Joshua cracked Pulev with a right that clearly shook the challenger and brought the crowd to its feet. In Round 3, the champion came forward aggressively, hammering away with both hands. Pulev, under heavy fire in his own corner, had to turn his back and South African referee Deon Dwarte picked up a count.

Moments later, and with Joshua flying, Pulev was flat on his back for a second count. Joshua came on strongly but “The Cobra” survived and defiantly battled back after the bell, standing there as if to say, “I’m still here.”

Joshua’s jab was motoring at the start of the fourth but he was clipped by a right that caused him to misstep before he restored order behind his own long, quick left hand.

He stepped in behind a spiteful, jolting jab in the fifth and the crowd applauded his defensive work as he ducked and weaved under a Pulev attack.

The Londoner was on the back foot in Round 6 but he also clipped Pulev with a couple of stern left hooks. The Bulgarian, however, was proving to be terrifically stubborn.

Joshua jabbed at his opponent’s body through the seventh, not only trying to take fuel from Pulev’s reserves but perhaps with a mind to fire that long right over the top.
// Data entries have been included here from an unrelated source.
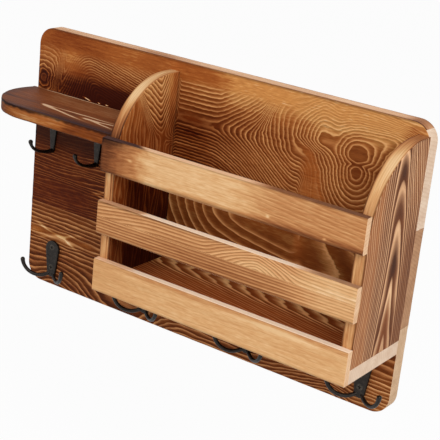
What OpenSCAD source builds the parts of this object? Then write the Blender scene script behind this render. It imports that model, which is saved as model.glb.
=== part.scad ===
// Wall organiser in torched pine: a back panel with a slatted letter box on the
// right, a small shelf on the left, four double hooks along the bottom edge and
// two small hooks under the shelf. Millimetres.
// The origin is the middle of the face that lies on the wall. +X is to the right
// seen from the room, +Y goes into the wall and +Z is up.

/* [Back panel] */
// Width of the back panel
back_w = 400; // [360:1:480]
// Height of the back panel
back_h = 247; // [232:1:300]
// Thickness of the back panel
back_t = 14; // [12:0.5:20]
// Radius of the panel's four corners
corner_r = 16; // [4:1:28]
// Height of the lowest of the three boards that are glued into the panel
lower_board_h = 78.5; // [70:0.5:86]
// Height of the middle board
middle_board_h = 83.5; // [74:0.5:88]

/* [Letter box] */
// Width over both side panels, which ends at the back panel's right edge
box_w = 249; // [200:1:280]
// How far the side panels stand out from the back panel
box_depth = 78; // [60:1:110]
// Thickness of the side panels
side_t = 10.5; // [9:0.5:16]
// How far the tops of the side panels stay below the top of the back panel
side_drop = 9; // [2:1:30]
// Radius of the curve at the top front of a side panel
curve_r = 67; // [40:1:78]
// Thickness of the bottom board
floor_t = 12.3; // [10:0.1:18]
// Height of the bottom board's underside over the panel's lower edge
floor_rise = 56.8; // [52:0.1:70]

/* [Slats] */
// Height of a slat
slat_h = 29; // [20:0.5:34]
// Thickness of a slat
slat_t = 6.7; // [5:0.1:12]
// Part of the top slat's height that lies on the straight front edges
slat_grip = 8; // [6:1:20]
// How far the middle slat sits below the middle of its space
middle_slat_drop = 1.3; // [0:0.1:4]

/* [Shelf] */
// Thickness of the shelf
shelf_t = 11.5; // [9:0.5:18]
// How far the shelf stands out from the back panel
shelf_depth = 66; // [55:1:78]
// How far the shelf's end stands out past the panel's left edge
shelf_overhang = 7.8; // [0:0.1:20]
// Radius of the shelf's outer front corner
shelf_corner_r = 45; // [30:1:54]
// Radius of the shelf's end, where it curves back to the panel
shelf_end_r = 56; // [50:1:90]
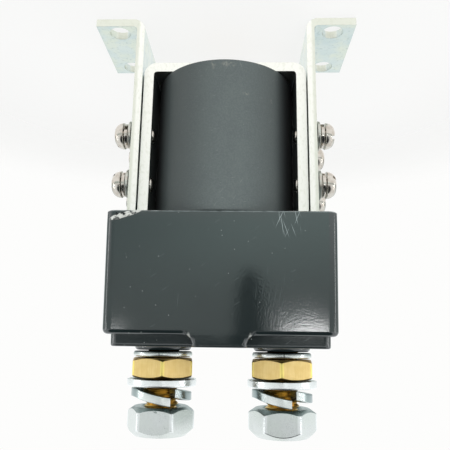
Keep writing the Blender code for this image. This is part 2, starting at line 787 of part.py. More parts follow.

Again, he appeared to have Pulev unravelling while under pressure but again Pulev bit down, covered up and fought back. Not only that, but he landed a clean right of his own as the session wore on.

Referee Dwarte warned Joshua to keep his fighting clean in the eighth, possibly in reference to too much holding, and Pulev was still very much a threat as he fired off a huge left hook that Joshua ducked beneath which drew ‘Ooooohhs’ from the crowd.

Photo by Dave Thompson

Joshua was winning the ninth with his left hand, sharp jabs and hooks while trying to get his right uppercut working. That was the shot he seemed to be looking for.

Moments later he jabbed to the challenger’s body and Pulev left a gap, through came the uppercut and Joshua piled in with more of the same. Pulev went down for a third time in the fight.

Then, after the count, Pulev clambered back to his feet, referee Dwarte waved them in and Joshua landed one of the best straight right hands of the year to deposit the Bulgarian flat on his back.

Pulev tried gamely to beat the count, which was realistically unnecessary by that point as Joshua had emphatically closed the show.

The time of the stoppage was 2-58 of Round 9.

Pulev, 39 years old and unbeaten in his last eight following the lone loss of his career which came against Wladimir Klitshcko in Germany back in 2014, is a hard man but he was caught by some heavy artillery tonight. He’s now 28-2 (14KOs).

This is still an improving Joshua. He’s moving well, he’s not afraid to win portions of a fight being ugly if he has to, he can entertain and he can box a bit, too. A late-starter to boxing, he could be a couple of years from his peak. He improved to 24-1 (22KOs).

This might not be a Joshua who has necessarily found his own style but it’s one who is collecting all the tools he needs to win big fights.